L’autre erreur stratégique constatée dans la dynamique de démolir plutôt que construire, c’est celle qui amènent des acteurs à confondre critique constructive et destruction méthodique de toute initiative. C’est notamment lorsqu’une coalition citoyenne organise un forum ou une conférence sur la transition démocratique, que des contre-conférences soient organisées aux mêmes dates, avec pour seul objectif de diviser l’audience.

Il y a aussi le dénigrement des défenseurs de la bonne gouvernance sous prétexte qu’ils ne parlent pas au nom d’une « vraie opposition » ou d’un mouvement « légitime ». Des leaders s’opposent à des actions coordonnées sur les réseaux sociaux contre les violences d’État, la torture, la corruption, les détournements de deniers publics… simplement parce qu’ils n’en étaient pas les initiateurs.

On note une erreur de narration avec surtout une guerre d’égo déguisée en lutte. La narration du combat est frontalement confisquée par ceux qui se présentent comme les seuls héritiers du combat des années 90. Toute action nouvelle est alors suspecte. En exemple, la coordination d’actions dans la diaspora qui est révélateur.

En effet, dès que de nouveaux acteurs émergent, ils sont immédiatement marginalisés ou accusés de « chercher la visibilité », comme si la visibilité était un crime quand elle n’est pas « autorisée » par certains anciens, certains théoriciens de stratégies qui n’existent que dans leur seules imaginations.
Ceux qui osent poser des critiques sur la lenteur ou l’inefficacité de certaines actions, ceux qui relèvent des imperfections sur des actions dont l’inefficacité est établie, ceux qui courageusement font des critiques objectives et constructives sont taxés de « traîtres à la cause », sans droit de réponse.

Mais pour qui roulent-ils ?

Quand ils calomnient les militants sincères, quand ils sabotent les efforts de mobilisation, quand ils démotivent les jeunes qui rejoignent la lutte, ils ne font que renforcer le système RPT/UNIR. Et c’est là tout le paradoxe. Ces prétendus résistants deviennent, dans les faits, les meilleurs alliés du régime, car ils désorganisent les fronts de lutte, créent la suspicion et paralysent l’élan populaire. Et les conséquences sur la dynamique de changement sont multiples et destructrices. Perte de crédibilité de l’opposition (le peuple observe des querelles internes constantes, ce qui renforce son scepticisme) ; démobilisation des citoyens (les jeunes ne s’engagent plus, écœurés par les divisions) ; renforcement du pouvoir en place (plus l’opposition est divisée, plus le régime s’installe dans la durée).

Appel et avertissement

Il faut cesser de transformer les frustrations personnelles en batailles publiques, de faire des procès d’intention sans fondement, de jouer les justiciers sans preuve. Ceux qui sabotent la lutte répondront devant le tribunal de l’Histoire. Leur silence face aux crimes du régime et leur bruit face à d’autres militants ne trompent plus.
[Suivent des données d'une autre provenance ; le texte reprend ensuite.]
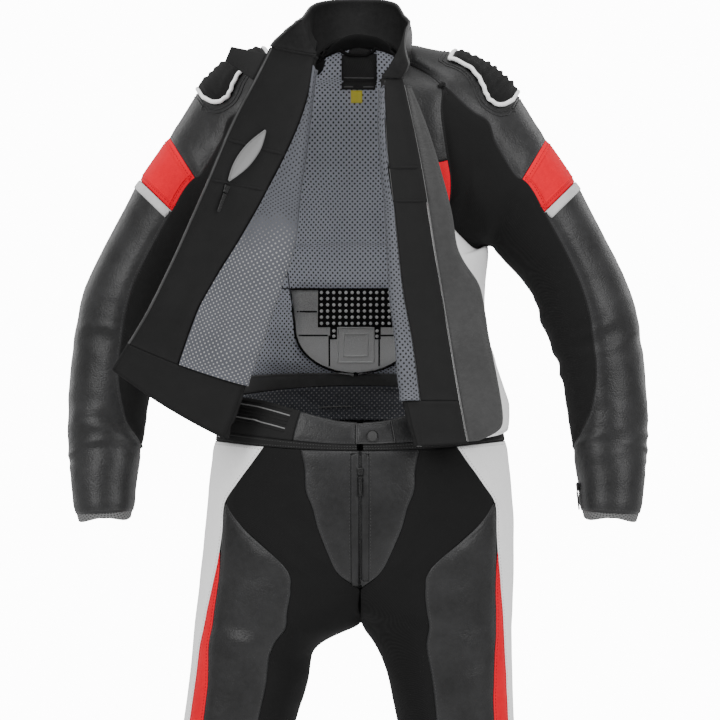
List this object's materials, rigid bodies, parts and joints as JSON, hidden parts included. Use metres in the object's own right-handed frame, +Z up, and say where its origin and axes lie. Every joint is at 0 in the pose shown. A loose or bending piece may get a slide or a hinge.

L’heure, elle est à l’unité ; elle est à l’humilité ; elle est à la stratégie collective.
Si l’alternance tarde, c’est autant à cause du régime que de ceux qui prétendent le combattre en détruisant tout sur leur passage. Si l’alternance tarde, c’est autant à cause du régime que de ceux qui rament à contre-courant de la dynamique unitaire. Si l’alternance tarde, c’est autant à cause du régime que de ceux qui divisent les forces vives. Si l’alternance tarde, c’est autant à cause du régime que de ceux qui démobilisent les populations en distillant de fausses informations, dans l’intention de nuire. Si l’alternance tarde, c’est autant à cause du régime que de ceux qui, au nom de leur intérêt personnel, ou de celui du petit groupe auquel ils appartiennent, dealent au dos-du peuple…

Il convient de le savoir une fois pour de bon : le peuple togolais mérite mieux que ces égos destructeurs. Il est temps de recentrer la lutte sur l’essentiel, rétablir la souveraineté populaire, libérer le Togo et construire une République véritablement démocratique. Le combat ne se gagne ni dans la calomnie, ni dans la division, mais dans la loyauté, la clarté et l’unité des forces sincères. Contribuer à achever la lutte, c’est mettre fin aux égos destructeurs, aux égos surdimensionnés, aux égos calculateurs. Contribuer à achever la lutte, c’est harmoniser son point de vue avec celui des autres combattants et éviter de penser que sa théorie d’ailleurs imaginaire est la seule susceptible de conduire le peuple togolais à la terre promise. Contribuer à achever la lutte, c’est faire preuve d’humilité et de responsabilité face à toutes les situations qui sont en réalité des moyens de détournement d’attention savamment concoctés par le régime. Contribuer à achever la lutte, c’est grandir dans l’esprit et de savoir qu’entre-temps, on a quitté les gbairais pour s’introduire dans une lutte qui mérite beaucoup plus de sérieux, d’intégrité, d’engagement, d’abnégation, et d’altruisme, et surtout de vigilance.